“I still miss them,” she whispered softly beneath her breath. Had I not been standing so near to her at that very moment I would not have heard it. But I understood. It was during our annual Labor Day visit to West Texas that I had accompanied Tee to the cemetery where her parents and grandparents are buried when she spoke those words softly to herself just before returning to the car. I’ve muttered them myself numerous times when I have visited the gravesites of my own parents and grandparents, which I do every chance I get. I still miss them.
Mother Teresa once said, “Just allow people to . . . see how you pray, to see how you lead a pure life, to see how you deal with your family, to see how much peace there is in your family. Then you can look straight into their eyes and say, ‘This is the way.’ You speak from life, you speak from experience.”
My grandfathers both passed away when I was a young child, and while I was close to them during those brief years my memory of them has admittedly become a bit delusional. That is to say what I remember most vividly about my grandfathers is more about such things as how they prayed, the purity of their lives, how they dealt with their families and the peace that resided there. I recall very little about their human flaws, frailties or failures which they surely must have had. Yet, somehow I think perhaps that’s the way it’s supposed to be. It is how after all these many years I can imagine looking straight into their eyes and hearing their counsel, “This is the way.”
An email came to me the other day from a young woman searching for information about her great-grandparents. Somehow she must have found my name on the internet as someone who once lived in the same town where they had lived.
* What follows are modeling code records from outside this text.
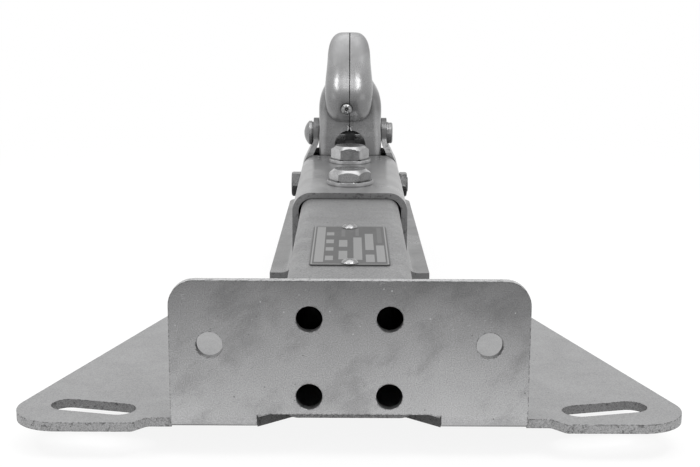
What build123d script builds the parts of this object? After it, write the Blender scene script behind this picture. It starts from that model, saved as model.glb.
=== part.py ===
"""Trailer ball coupler on a square drawbar stub with a slotted mounting bracket.

Workshop frame, in millimetres: X to the right, Y forward to the ball, Z up.
Y = 0 is the rear face of the mounting plate, Z = 0 the underside of the bracket.
Every piece is moved at export so that the origin lies in the middle of the
four-hole pattern on the plate's rear face.
"""
from build123d import *
from math import asin, atan2, cos, degrees, hypot, radians, sin, sqrt
import os

# Mounting bracket, folded from sheet
SHEET = 5.0
PLATE_WIDTH = 188.0
PLATE_TOP = 81.0
PLATE_CORNER_R = 13.5
BEND_R = 8.0
BEND_START_X = 48.5
HOLE_R = 7.0
HOLE_PITCH_X = 42.0
HOLE_PITCH_Z = 42.0
HOLES_Z = 39.5
SIDE_HOLE_X = 73.0
SIDE_HOLE_Z = 46.5
SIDE_HOLE_R = 7.0
NOTCH_EDGE_Z = 8.7
NOTCH_CORNER_R = 6.5
NOTCH_HALF_WIDTH = 31.0
NOTCH_FRONT_Y = 20.0
WING_RELIEF_Y = 4.5
WING_RELIEF_X = 107.0
WING_STEP = 7.0
WING_REAR_Y = -3.5
WING_TIP_X = 187.5
WING_TIP_R = 25.0
WING_ANGLE = 17.2
WING_FRONT_Y = 285.0
WING_FRONT_R = 22.0
WING_SLOT_X = 138.5
WING_SLOT_Y = 21.3
WING_SLOT_WIDTH = 18.0
WING_SLOT_LENGTH = 48.0
WING_SLOT_ANGLE = 13.8

# Drawbar stub
TUBE = 70.0
TUBE_WALL = 4.0
TUBE_R = 8.0
TUBE_END_BEHIND_LATCH = 36.0
WELD_LEG = 5.0
BASE_WELD_LENGTH = 70.0
BASE_WELD_PITCH = 120.0

# Rating plate, left blank, and its rivets
LABEL_WIDTH = 45.5
LABEL_THICKNESS = 0.8
LABEL_CORNER_R = 2.5
LABEL_Y = 113.0
RIVET_PITCH = 99.0
RIVET_MARGIN = 4.5
RIVET_R = 2.4
RIVET_HEAD_R = 5.0
RIVET_HEAD_HEIGHT = 2.4
RIVET_GRIP = 2.0

# Coupler body, pressed from sheet
BODY_SHEET = 4.5
BODY_REAR_Y = 268.0
BODY_SIDE_GAP = 1.8
BODY_CORNER_R = 13.5
BODY_RIM_OUT = 14.7
BODY_RIM_OUT_REAR = 16.6
BODY_RIM_CORNER_R = 22.0
BODY_RIM_BEND_R = 8.0
NOSE_SLOPE_BACK = 13.0
NOSE_SLOPE_R = 40.0
NOSE_HEIGHT = 20.5
EAR_R = 13.0
EAR_FOOT = 21.0
EAR_FLARE_DROP = 6.0
EAR_FLARE_R = 5.0
EAR_SEAT_GAP = 0.5
EAR_SHOULDER = 1.0
EAR_NECK = 3.0
SLOT_SIDE_GAP = 4.0
SLOT_REAR_GAP = 1.0
SLOT_FRONT_GAP = 4.0
SLOT_CORNER_R = 4.0

# Ball and its seat
BALL_R = 25.0
BALL_Y = 520.0
BALL_BELOW_TUBE_MIDDLE = 8.0
BALL_PLAY = 0.4
CUP_WALL = 5.0
CUP_RIM = 4.7
CUP_MOUTH = 15.7
CUP_WINDOW_HALF_WIDTH = 17.5
CUP_WINDOW_RISE = 22.0
CUP_WINDOW_FRONT = 14.0

# Vertical bolts through body and tube
BOLT_R = 9.0
BOLT_HEX = 27.0
BOLT_HEAD_REAR = 8.5
BOLT_HEAD_FRONT = 11.0
BOLT_CROWN = 3.2
BOLT_CORNER_CUT = 1.0
BOLT_FROM_BODY_REAR = 40.0
BOLT_PITCH = 107.0
BOLT_REAR_TURN = -4.0
BOLT_HOLE_GAP = 0.5
WASHER_R = 17.0
WASHER_THICKNESS = 3.0
NUT_HEIGHT = 15.0
NUT_CORNER_CUT = 1.6
BOLT_END = 3.0
SPACER_R = 12.0

# Cross bolt
CROSS_R = 6.0
CROSS_HEX = 19.0
CROSS_HEAD = 7.5
CROSS_NUT = 6.5
CROSS_FROM_TUBE_END = 14.0
CROSS_BELOW_TUBE_TOP = 17.2
CROSS_CORNER_CUT = 1.2
CROSS_END = 0.8

# Lever and its pivot
PIVOT_BEHIND_BALL = 45.0
PIVOT_ABOVE_BODY = 16.5
PIVOT_R = 6.0
PIVOT_HEAD_R = 10.3
PIVOT_HEAD_EDGE = 2.4
PIVOT_HEAD_RISE = 4.4
PIVOT_WASHER = 1.5
PIVOT_WASHER_R = 9.5
PIVOT_CAP_R = 9.0
PIVOT_CAP = 3.7
PIVOT_CAP_CHAMFER = 0.8
LEVER_HALF_WIDTH = 26.5
LEVER_SHEET = 3.0
LEVER_CHEEK_GAP = 0.4
LEVER_REAR = 23.5
LEVER_FRONT = 21.0
LEVER_CORNER_R = 6.0
LEVER_SHOULDER = 52.0
LEVER_BOTTOM = 19.0
LEVER_THROW = 28.0
GRIP_X = -1.2
GRIP_HEEL = 13.0
GRIP_TIP = 86.5
GRIP_INSET = 6.3
GRIP_REAR = 40.5
SEAM_X = -0.6
SEAM_GAP = 0.7
SEAM_FRONT = 11.0
SEAM_NOTCH_WIDTH = 2.4
SEAM_NOTCH_HEIGHT = 4.0
CUTOUT_R = 13.0
CUTOUT_CENTRE = -8.0
SCREW_X = -3.0
SCREW_HEIGHT = 25.0
SCREW_HEAD_R = 4.8
SCREW_HEAD = 3.0
SCREW_R = 2.0
SCREW_LENGTH = 8.0
SCREW_SEAT = 39.8
SCREW_SEAT_GAP = 0.3

# Pull link from the lever to the latch
CRANK = 13.0
LINK_THICKNESS = 8.0
LINK_WIDTH = 8.0
LINK_TOP_EYE_R = 6.0
LINK_TOP_PIN_R = 3.0
LINK_LOW_EYE_R = 7.5
LINK_LOW_PIN_R = 4.0
LINK_PLAY = 0.8
LINK_PIN_INSET = 0.1

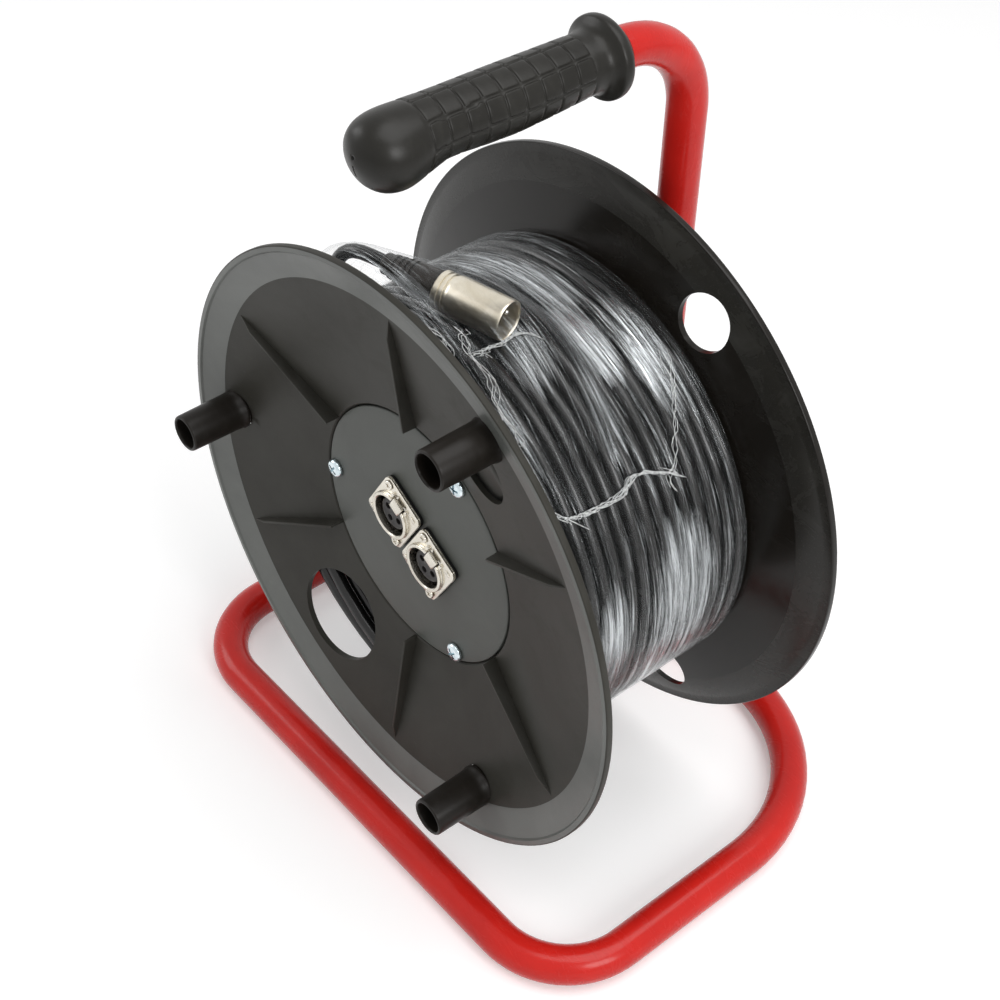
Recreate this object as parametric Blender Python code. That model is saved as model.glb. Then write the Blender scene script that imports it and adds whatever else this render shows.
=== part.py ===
# Two-channel microphone cable drum: a pair of cables wound on a flanged drum that
# turns on a bent tube stand with a rubber grip. Metres, +Z up, drum axis along Y,
# socket side towards -Y, standing on z = 0 with the floor loop centred on the origin.

import math

import bmesh
import bpy
from mathutils import Matrix, Vector

# Stand tube
TUBE_RADIUS = 0.009
TUBE_WALL = 0.0015
LOOP_WIDTH = 0.280
LOOP_FRONT_BEND = 0.040
LOOP_REAR_BEND = 0.080
HANDLE_BEND = 0.042
HANDLE_RISE = 0.062
FOOT_CLEARANCE = 0.0006
TUBE_SIDES = 12

# Fits, and how far a cutter runs past what it cuts
SEAT_GAP = 0.0003
RUNNING_GAP = 0.0004
PAST = 0.01

# Drum place and flange shape
FLOOR_CLEARANCE = 0.022
DRUM_SET_BACK = 0.0145
UPRIGHT_CLEARANCE = 0.0239
FLANGE_RADIUS = 0.1425
DRUM_WIDTH = 0.1313
FLANGE_WALL = 0.0027
LIP_THICKNESS = 0.0032
LIP_WIDTH = 0.003
LIP_RISE = 0.0008
BAND_RADIUS = 0.126
BAND_DEPTH = 0.005
DISH_DEPTH = 0.0183
FLANGE_STEPS = 40

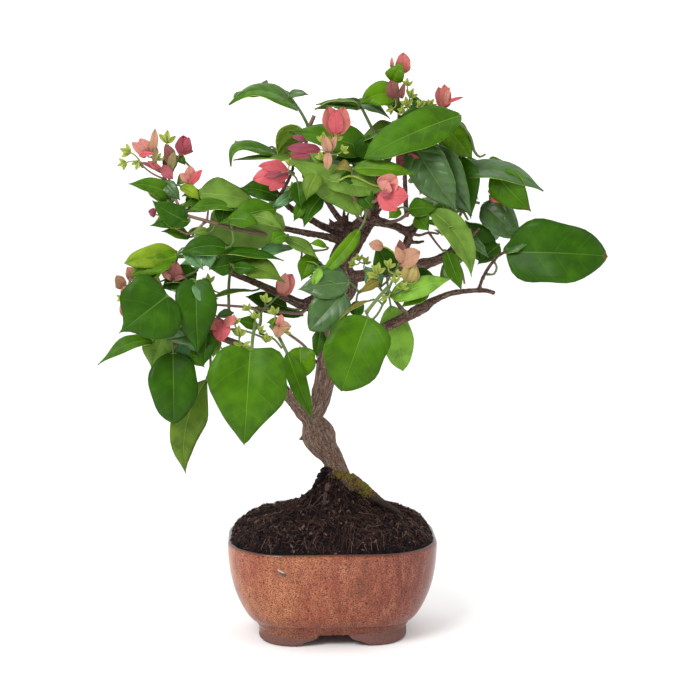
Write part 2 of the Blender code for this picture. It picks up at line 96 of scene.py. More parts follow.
def unit(vector):
    """The same direction with length 1, for one vector or for rows of them."""
    return vector / np.maximum(np.linalg.norm(vector, axis=-1, keepdims=True), 1e-9)


print("pot's middle, mm:", POT_MIDDLE.round(2))

# %% [markdown]
# ## Camera, floor and light
#
# The tree stands on white paper inside a white tent, so light comes from all round and shadows are soft. We
# use a pale floor, a white world and two large lamps: a key from the front left, and a weak fill from the
# right that keeps shadows open. The camera looks at the tree through a long lens, from near its top's height.

# %% Camera
IMAGE_SIDE = 700
FOCAL_PIXELS = 1655.0
SENSOR = 36.0
AIM = np.array((13.4, 0.0, 208.8))


def deselect_all():
    """Clears the selection, which every operator would act on."""
    bpy.ops.object.select_all(action="DESELECT")


deselect_all()
bpy.ops.object.camera_add(location=in_metres(EYE))
camera = bpy.context.object
camera.data.sensor_width = SENSOR
camera.data.lens = SENSOR * FOCAL_PIXELS / IMAGE_SIDE
camera.rotation_euler = Vector(AIM - EYE).to_track_quat("-Z", "Y").to_euler()
bpy.context.scene.camera = camera
bpy.context.scene.view_settings.view_transform = "Standard"
print("lens, mm:", round(camera.data.lens, 1))

# %% Helpers for finishes: linear colours and nodes


def linear(colour):
    """An sRGB hex colour as linear red, green, blue and alpha."""
    channels = [int(colour[place : place + 2], 16) / 255 for place in (1, 3, 5)]
    return (*[c / 12.92 if c <= 0.04045 else ((c + 0.055) / 1.055) ** 2.4 for c in channels], 1.0)


def add_node(tree, kind, inputs=(), stops=(), **settings):
    """Adds a shader node with its settings, and sets or links its inputs, by name or in their order.

    A node that is given as an input stands for its first output, and a hex colour for its linear colour.
    """
    made = tree.nodes.new("ShaderNode" + kind)
    for name, value in settings.items():
        setattr(made, name, value)
    if isinstance(inputs, dict):
        pairs = [(made.inputs[name], value) for name, value in inputs.items()]
    else:
        pairs = list(zip([socket for socket in made.inputs if socket.enabled], inputs))
    for socket, value in pairs:
        if isinstance(value, bpy.types.Node):
            value = next(output for output in value.outputs if output.enabled)
        if isinstance(value, bpy.types.NodeSocket):
            tree.links.new(value, socket)
        else:
            socket.default_value = linear(value) if isinstance(value, str) else value
    if stops:
        while len(made.color_ramp.elements) < len(stops):
            made.color_ramp.elements.new(1.0)
        for element, (place, colour) in zip(made.color_ramp.elements, stops):
            element.position = place
            element.color = linear(colour)
    return made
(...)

I had in fact known her great-grandparents and responded to her by sharing a couple of stories I remembered about them. It struck me by her enormous gratitude to my response how those two little tidbits about her great-grandparents – who she had never known – must have inspired her in the same way my grandparents, parents, and many other loved ones continue to inspire me. And it helped me to understand at an even deeper level what my wife meant when she whispered those words the other day at the cemetery. “I still miss them.”